= Fellgett's advantage =

Fellgett's advantage or the multiplex advantage is an improvement in signal-to-noise ratio (SNR) that is gained when taking multiplexed measurements rather than direct measurements. The name is derived from P. B. Fellgett, who first made the observation as part of his PhD. When measuring a signal whose noise is dominated by detector noise, a multiplexed measurement such as the signal generated by a Fourier transform spectrometer can produce a relative improvement in SNR, compared to an equivalent scanning monochromator, of the order of the square root of m, where m is the number of sample points comprising the spectrum.

==Exit slit==
Sellar and Boreman have argued that this SNR improvement can be considered as a result of freedom from needing an exit slit inside the spectrometer, since an exit slit reduces the light collected by the detector by the same factor.

==Emission==
There is an additional multiplex advantage for emission lines of atomic and molecular spectra. At the peak of the emission line, a monochromator measurement will be noisy, since the noise is proportional to the square root of the signal.
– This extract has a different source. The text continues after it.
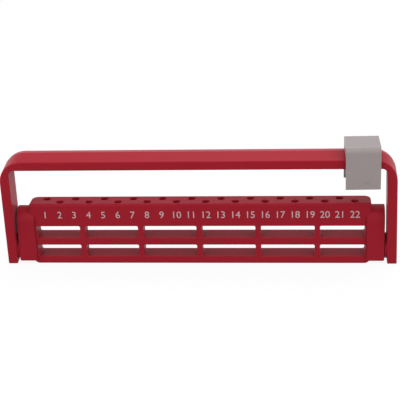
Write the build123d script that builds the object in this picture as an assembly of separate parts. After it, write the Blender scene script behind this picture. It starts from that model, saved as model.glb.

For the same reason, the measurement will be less noisy at the baseline of the spectrum. In a multiplexed measurement, however, the noise in a given measurement is spread more or less evenly across the spectrum, regardless of the local signal intensity. Thus, multiplexed measurements can achieve higher SNR at the emission line peaks. There is a corresponding multiplex disadvantage, however. When the signals of interest are absorption lines in the spectrum, then the same principle will produce increased noise at the valleys of the absorption lines relative to the noise of a scanning monochromator.

==Shot noise==
However, if the detector is shot noise dominated (which is typically the case for a photomultiplier tube), noise will be proportional to the square root of the power, so that for a broad flat spectrum the noise will be proportional to the square root of m, where m is the number of sample points comprising the spectrum, thus this disadvantage precisely offsets the Fellgett advantage. Shot noise is the main reason Fourier transform spectroscopy has never been popular for UV and visible light spectrometry.